MacDonald’s astute observation that “the only significant aspect of pop the Beatles failed to change was the business itself” is in striking contrast to his own reactionary perspective on pop music since the ’60s. MacDonald was 18 during 1967’s Summer of Love, and in many ways he seems never to have moved on. His capitalization of “Sixties” is no coincidence, as the decade to him represents the last great movement of modern pop culture. He dismisses ’70s power pop, which descended directly from the Beatles, as “an excuse to replace songs with riffs and discard nuance for noise”. Most troubling, though, is MacDonald’s introduction to his exhaustive ’60s chronology, which comes toward the end of the book.
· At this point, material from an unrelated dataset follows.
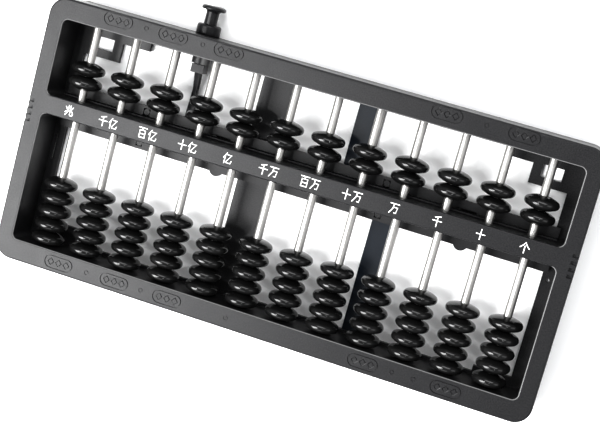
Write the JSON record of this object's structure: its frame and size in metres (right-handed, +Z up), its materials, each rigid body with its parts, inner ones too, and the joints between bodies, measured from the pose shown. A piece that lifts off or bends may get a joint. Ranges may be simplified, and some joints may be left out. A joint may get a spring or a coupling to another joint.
{
  "type": "abacus",
  "caption": "Framed abacus with lens-shaped beads on metal rods in two decks, a crossbeam, and a sprung button that clears both decks.",
  "frame": {"origin": "under the middle of the whole object's box, on the surface that the back rests on", "axes": "+X along the row of rods, +Y away from the user towards the upper deck and the button, +Z up out of the face"},
  "size_m": [0.27, 0.1442, 0.024],
  "materials": {
    "frame_plastic": "fine moulded texture, charcoal black",
    "strap_plastic": "smooth blue-black strip",
    "screw_steel": "zinc plated",
    "rod_metal": "satin drawn rod",
    "bead_plastic": "glossy black moulding",
    "button_plastic": "semi-gloss black moulding",
    "bar_plastic": "satin black moulding",
    "gear_plastic": "natural acetal"
  },
  "bodies": {
    "frame": {"front_frame": "frame_plastic", "back_frame": "frame_plastic", "wide_strap": "frame_plastic", "upper_strap": "strap_plastic", "lower_strap": "strap_plastic", "case_screws": "screw_steel", "rods": "rod_metal", "pinion_pins": "screw_steel", "button_collar": "button_plastic", "return_spring": "screw_steel"},
    "reset_button": {"reset_button": "button_plastic", "push_arm": "button_plastic", "lower_reset_bar": "bar_plastic", "lower_push_strip": "button_plastic"},
    "upper_reset_bar": {"upper_reset_bar": "bar_plastic", "upper_push_strip": "button_plastic"},
    "pinion_left": {"pinion_left": "gear_plastic"},
    "pinion_right": {"pinion_right": "gear_plastic"},
    "upper_bead_01_beam_side": {"upper_bead_01_beam_side": "bead_plastic"},
    "upper_bead_01_rail_side": {"upper_bead_01_rail_side": "bead_plastic"},
    "lower_beads_01": {"lower_beads_01": "bead_plastic"},
    "upper_bead_02_beam_side": {"upper_bead_02_beam_side": "bead_plastic"},
    "upper_bead_02_rail_side": {"upper_bead_02_rail_side": "bead_plastic"},
    "lower_beads_02": {"lower_beads_02": "bead_plastic"},
    "upper_bead_03_beam_side": {"upper_bead_03_beam_side": "bead_plastic"},
    "upper_bead_03_rail_side": {"upper_bead_03_rail_side": "bead_plastic"},
    "lower_beads_03": {"lower_beads_03": "bead_plastic"},
    "upper_bead_04_beam_side": {"upper_bead_04_beam_side": "bead_plastic"},
    "upper_bead_04_rail_side": {"upper_bead_04_rail_side": "bead_plastic"},
    "lower_beads_04": {"lower_beads_04": "bead_plastic"},
    "upper_bead_05_beam_side": {"upper_bead_05_beam_side": "bead_plastic"},
    "upper_bead_05_rail_side": {"upper_bead_05_rail_side": "bead_plastic"},
    "lower_beads_05": {"lower_beads_05": "bead_plastic"},
    "upper_bead_06_beam_side": {"upper_bead_06_beam_side": "bead_plastic"},
    "upper_bead_06_rail_side": {"upper_bead_06_rail_side": "bead_plastic"},
    "lower_beads_06": {"lower_beads_06": "bead_plastic"},
    "upper_bead_07_beam_side": {"upper_bead_07_beam_side": "bead_plastic"},
    "upper_bead_07_rail_side": {"upper_bead_07_rail_side": "bead_plastic"},
    "lower_beads_07": {"lower_beads_07": "bead_plastic"},
    "upper_bead_08_beam_side": {"upper_bead_08_beam_side": "bead_plastic"},
    "upper_bead_08_rail_side": {"upper_bead_08_rail_side": "bead_plastic"},
    "lower_beads_08": {"lower_beads_08": "bead_plastic"},
    "upper_bead_09_beam_side": {"upper_bead_09_beam_side": "bead_plastic"},
    "upper_bead_09_rail_side": {"upper_bead_09_rail_side": "bead_plastic"},
    "lower_beads_09": {"lower_beads_09": "bead_plastic"},
    "upper_bead_10_beam_side": {"upper_bead_10_beam_side": "bead_plastic"},
    "upper_bead_10_rail_side": {"upper_bead_10_rail_side": "bead_plastic"},
    "lower_beads_10": {"lower_beads_10": "bead_plastic"},
    "upper_bead_11_beam_side": {"upper_bead_11_beam_side": "bead_plastic"},
    "upper_bead_11_rail_side": {"upper_bead_11_rail_side": "bead_plastic"},
    "lower_beads_11": {"lower_beads_11": "bead_plastic"},
    "upper_bead_12_beam_side": {"upper_bead_12_beam_side": "bead_plastic"},
    "upper_bead_12_rail_side": {"upper_bead_12_rail_side": "bead_plastic"},
    "lower_beads_12": {"lower_beads_12": "bead_plastic"}
  },
  "joints": [
    {"name": "button_press", "type": "slide", "parent": "frame", "child": "reset_button", "axis": [0, 1, 0], "range_m": [-0.0045, 0], "stiffness_N_per_m": 300, "springref_m": 0.003, "deforming": ["return_spring"]},
    {"name": "upper_bar_slide", "type": "slide", "parent": "frame", "child": "upper_reset_bar", "axis": [0, 1, 0], "range_m": [0, 0.0045]},
    {"name": "pinion_left_spin", "type": "hinge", "parent": "frame", "child": "pinion_left", "pos_m": [-0.0408, 0.00633, 0.0052], "axis": [0, 0, 1], "range_deg": [0, 81.07]},
    {"name": "pinion_right_spin", "type": "hinge", "parent": "frame", "child": "pinion_right", "pos_m": [0.0816, 0.00633, 0.0052], "axis": [0, 0, 1], "range_deg": [0, 81.07]},
    {"name": "upper_bead_01_beam_side_slide", "type": "slide", "parent": "frame", "child": "upper_bead_01_beam_side", "axis": [0, -1, 0], "range_m": [-0.0173, 0.0044]},
    {"name": "upper_bead_01_rail_side_slide", "type": "slide", "parent": "upper_bead_01_beam_side", "child": "upper_bead_01_rail_side", "axis": [0, 1, 0], "range_m": [0, 0.0173]},
    {"name": "lower_beads_01_slide", "type": "slide", "parent": "frame", "child": "lower_beads_01", "axis": [0, 1, 0], "range_m": [0, 0.0278]},
    {"name": "upper_bead_02_beam_side_slide", "type": "slide", "parent": "frame", "child": "upper_bead_02_beam_side", "axis": [0, -1, 0], "range_m": [-0.0173, 0.0044]},
    {"name": "upper_bead_02_rail_side_slide", "type": "slide", "parent": "upper_bead_02_beam_side", "child": "upper_bead_02_rail_side", "axis": [0, 1, 0], "range_m": [0, 0.0173]},
    {"name": "lower_beads_02_slide", "type": "slide", "parent": "frame", "child": "lower_beads_02", "axis": [0, 1, 0], "range_m": [0, 0.0278]},
    {"name": "upper_bead_03_beam_side_slide", "type": "slide", "parent": "frame", "child": "upper_bead_03_beam_side", "axis": [0, -1, 0], "range_m": [-0.0173, 0.0044]},
    {"name": "upper_bead_03_rail_side_slide", "type": "slide", "parent": "upper_bead_03_beam_side", "child": "upper_bead_03_rail_side", "axis": [0, 1, 0], "range_m": [0, 0.0173]},
    {"name": "lower_beads_03_slide", "type": "slide", "parent": "frame", "child": "lower_beads_03", "axis": [0, 1, 0], "range_m": [0, 0.0278]},
    {"name": "upper_bead_04_beam_side_slide", "type": "slide", "parent": "frame", "child": "upper_bead_04_beam_side", "axis": [0, -1, 0], "range_m": [-0.0173, 0.0044]},
    {"name": "upper_bead_04_rail_side_slide", "type": "slide", "parent": "upper_bead_04_beam_side", "child": "upper_bead_04_rail_side", "axis": [0, 1, 0], "range_m": [0, 0.0173]},
    {"name": "lower_beads_04_slide", "type": "slide", "parent": "frame", "child": "lower_beads_04", "axis": [0, 1, 0], "range_m": [0, 0.0278]},
    {"name": "upper_bead_05_beam_side_slide", "type": "slide", "parent": "frame", "child": "upper_bead_05_beam_side", "axis": [0, -1, 0], "range_m": [-0.0173, 0.0044]},
    {"name": "upper_bead_05_rail_side_slide", "type": "slide", "parent": "upper_bead_05_beam_side", "child": "upper_bead_05_rail_side", "axis": [0, 1, 0], "range_m": [0, 0.0173]},
    {"name": "lower_beads_05_slide", "type": "slide", "parent": "frame", "child": "lower_beads_05", "axis": [0, 1, 0], "range_m": [0, 0.0278]},
    {"name": "upper_bead_06_beam_side_slide", "type": "slide", "parent": "frame", "child": "upper_bead_06_beam_side", "axis": [0, -1, 0], "range_m": [-0.0173, 0.0044]},
    {"name": "upper_bead_06_rail_side_slide", "type": "slide", "parent": "upper_bead_06_beam_side", "child": "upper_bead_06_rail_side", "axis": [0, 1, 0], "range_m": [0, 0.0173]},
    {"name": "lower_beads_06_slide", "type": "slide", "parent": "frame", "child": "lower_beads_06", "axis": [0, 1, 0], "range_m": [0, 0.0278]},
    {"name": "upper_bead_07_beam_side_slide", "type": "slide", "parent": "frame", "child": "upper_bead_07_beam_side", "axis": [0, -1, 0], "range_m": [-0.0173, 0.0044]},
    {"name": "upper_bead_07_rail_side_slide", "type": "slide", "parent": "upper_bead_07_beam_side", "child": "upper_bead_07_rail_side", "axis": [0, 1, 0], "range_m": [0, 0.0173]},
    {"name": "lower_beads_07_slide", "type": "slide", "parent": "frame", "child": "lower_beads_07", "axis": [0, 1, 0], "range_m": [0, 0.0278]},
    {"name": "upper_bead_08_beam_side_slide", "type": "slide", "parent": "frame", "child": "upper_bead_08_beam_side", "axis": [0, -1, 0], "range_m": [-0.0173, 0.0044]},
    {"name": "upper_bead_08_rail_side_slide", "type": "slide", "parent": "upper_bead_08_beam_side", "child": "upper_bead_08_rail_side", "axis": [0, 1, 0], "range_m": [0, 0.0173]},
    {"name": "lower_beads_08_slide", "type": "slide", "parent": "frame", "child": "lower_beads_08", "axis": [0, 1, 0], "range_m": [0, 0.0278]},
    {"name": "upper_bead_09_beam_side_slide", "type": "slide", "parent": "frame", "child": "upper_bead_09_beam_side", "axis": [0, -1, 0], "range_m": [-0.0173, 0.0044]},
    {"name": "upper_bead_09_rail_side_slide", "type": "slide", "parent": "upper_bead_09_beam_side", "child": "upper_bead_09_rail_side", "axis": [0, 1, 0], "range_m": [0, 0.0173]},
    {"name": "lower_beads_09_slide", "type": "slide", "parent": "frame", "child": "lower_beads_09", "axis": [0, 1, 0], "range_m": [0, 0.0278]},
    {"name": "upper_bead_10_beam_side_slide", "type": "slide", "parent": "frame", "child": "upper_bead_10_beam_side", "axis": [0, -1, 0], "range_m": [-0.0173, 0.0044]},
    {"name": "upper_bead_10_rail_side_slide", "type": "slide", "parent": "upper_bead_10_beam_side", "child": "upper_bead_10_rail_side", "axis": [0, 1, 0], "range_m": [0, 0.0173]},
    {"name": "lower_beads_10_slide", "type": "slide", "parent": "frame", "child": "lower_beads_10", "axis": [0, 1, 0], "range_m": [0, 0.0278]},
    {"name": "upper_bead_11_beam_side_slide", "type": "slide", "parent": "frame", "child": "upper_bead_11_beam_side", "axis": [0, -1, 0], "range_m": [-0.0173, 0.0044]},
    {"name": "upper_bead_11_rail_side_slide", "type": "slide", "parent": "upper_bead_11_beam_side", "child": "upper_bead_11_rail_side", "axis": [0, 1, 0], "range_m": [0, 0.0173]},
    {"name": "lower_beads_11_slide", "type": "slide", "parent": "frame", "child": "lower_beads_11", "axis": [0, 1, 0], "range_m": [0, 0.0278]},
    {"name": "upper_bead_12_beam_side_slide", "type": "slide", "parent": "frame", "child": "upper_bead_12_beam_side", "axis": [0, -1, 0], "range_m": [-0.0173, 0.0044]},
    {"name": "upper_bead_12_rail_side_slide", "type": "slide", "parent": "upper_bead_12_beam_side", "child": "upper_bead_12_rail_side", "axis": [0, 1, 0], "range_m": [0, 0.0173]},
    {"name": "lower_beads_12_slide", "type": "slide", "parent": "frame", "child": "lower_beads_12", "axis": [0, 1, 0], "range_m": [0, 0.0278]}
  ],
  "couplings": [
    {"joint": "upper_bar_slide", "follows": "button_press", "ratio": -1},
    {"joint": "pinion_left_spin", "follows": "button_press", "rad_per_m": -312.5},
    {"joint": "pinion_right_spin", "follows": "button_press", "rad_per_m": -312.5}
  ]
}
It is nothing short of a long-winded diatribe on the inferiority of everything that came after the ’60s to the music of his beloved decade. In his rants against ’80s and ’90s pop, MIDI, drum machines, and modern dance music, he sounds an awful lot like teenagers’ parents must have sounded when reacting to Elvis 50 years ago. He does have some valid points about the sometimes vapid nature of modern recording techniques, but his assertion of the “deadly parallel between the post-Star Wars genre of the ‘special effects movie’ … and the onset … of the ‘big drum sound’ during the Eighties” is nothing short of embarrassing, if not laughable.
This Third Edition, completed prior to MacDonald’s death in 2003 and first published in England in 2005, includes some subtle revisions based on recent McCartney interviews. It also contains a new preface in which MacDonald takes the Beatles to task for being shallow lyricists, which is kind of like berating Shakespeare for poor handwriting. The most amazing aspect of Revolution in the Head is that it manages to transcend MacDonald’s disturbing cultural short-sightedness and nonetheless accomplish another of his primary goals, “to make [the Beatles’] music as fresh and exciting as it was when it first appeared”. If nothing else, the book will leave you scrambling to your Beatles collection for a new listen rather than a familiar or nostalgic one, and that is quite an accomplishment.